Salmon Defenders Take Mining Protest to the 9th

     (CN) – Attorneys fought in the 9th Circuit panel as to whether an Oregon chromite mine should continue its operations despite potential risks to the environment.
     At the heart of the dispute is a 2010 decision by the National Marine Fisheries Service that a 160-acre chromite mining project near Coos Bay, Ore., will not affect coho salmon population.
     Three locals and the Oregon Coast Alliance filed suit, claiming that the fisheries service and U.S. Army Corps of Engineers “acted arbitrarily and capriciously.”
     Hexavalent chromium presence in the ground water around the mine site could harm the local fish and wildlife and pollute the watershed, the plaintiffs claimed.
     The groups seek a declaration that the federal agencies violated the Endangered Species, Clean Water, and National Environmental Policy Acts, and an injunction ordering the fisheries service to prepare an environmental impact statement
     Oregon Resources Corp. intervened in the case on behalf of the agencies, which obtained summary judgment in 2011.
     “The fact that there is evidence supporting a different scientific opinion in the record does not render the agency decision arbitrary and capricious,” U.S. District Judge Michael Hogan wrote, finding the defendant agencies complied with their obligations under the National Environmental Policy Act when it found the project would have no significant impact.
     The plaintiffs appealed to the 9th Circuit, which held a hearing before a three-judge panel on Wednesday.
     Representing the plaintiffs, Crag Law Center attorney Courtney Johnson argued that the Army Corps “lacked the particular expertise” to evaluate the environmental impact of the mining, and that more testing was needed.
     “The case law is clear that uncertainty must be grounded in evidence and not pure speculation,” Johnson said. “If it’s likely to have a significant effect, such as toxic hexavalent chromium in drinking water, even if the probability may be low, there’s still a duty to look at that uncertainty.”
     Judge Milan Smith questioned Johnson about the meaning of an expert report by the Department of Environmental Quality that recommended site-specific monitoring of the mining areas twice a year.
     “It seems like everything that the experts asked for were pretty much done,” Smith said, adding that the DEQ report did not recommend more specific tests.
     Judge Andrew Hurwitz questioned why the plaintiffs did not appeal the finding by the fisheries service that determined the mining would not harm coho salmon.
     “If there’s not likely to be an adverse effect on the fish, and the fish require a lower level of hexavalent chromium to affect them, and you don’t dispute that, why is this a case in which there’s not going to be an effect on humans?” Hurwitz asked.
     Johnson replied that the fisheries service’s findings were related to endangered species, and that the issues were different.
     Throughout the arguments, Judges Hurwitz and Smith questioned the status of the case in light of the fact that mining operations have been occurring for three years.
     “It’s the procedural posture that we’re struggling with,” Smith said.
     Representing the federal defendants, attorney Maggie Smith did little to help the panel’s concern with what type of testing should be or should have been done.
     Smith explained: “This is a new type of mining.

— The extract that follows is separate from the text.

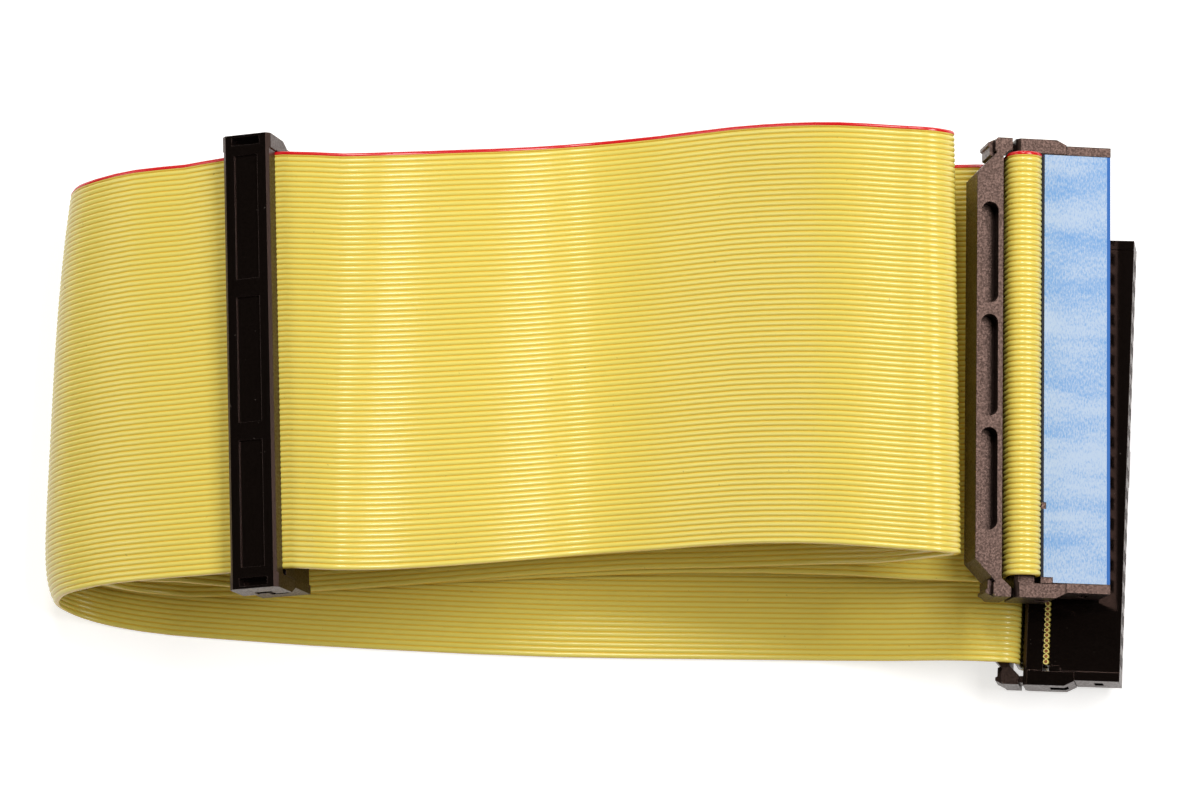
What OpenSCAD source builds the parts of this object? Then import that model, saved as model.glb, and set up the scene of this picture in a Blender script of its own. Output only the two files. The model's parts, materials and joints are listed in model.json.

It’s not clear how well things are going to go or whether or not ORC is going to be a successful business venture.”
     A cumulative impact analysis of the sites would not give meaningful information, he added.
     Per Ramfjord, an attorney for the Oregon Resources Corp., gave more insight into the DEQ report, saying it gave site-specific data about groundwater and that it had “safe levels of hexavalent chromium.”
     Ramfjord said the monitoring recommended by the DEQ was reasonable in light of the conclusion that the presence of hexavalent chromium would not be a problem.
     Judge Smith questioned whether the decision complied with the National Environmental Protection Act.
     “You can’t just say ‘we’re not sure what’s going to happen, we’re not going to comply with NEPA now, but we’re going to do some tests,'” Smith said. “Our case law is clear about that.”
     Ramfjord reiterated the defendants’ position that the submitted documents complied with federal law.
     Senior Judge Arthur Alarcon joined Hurwitz and Smith on the panel.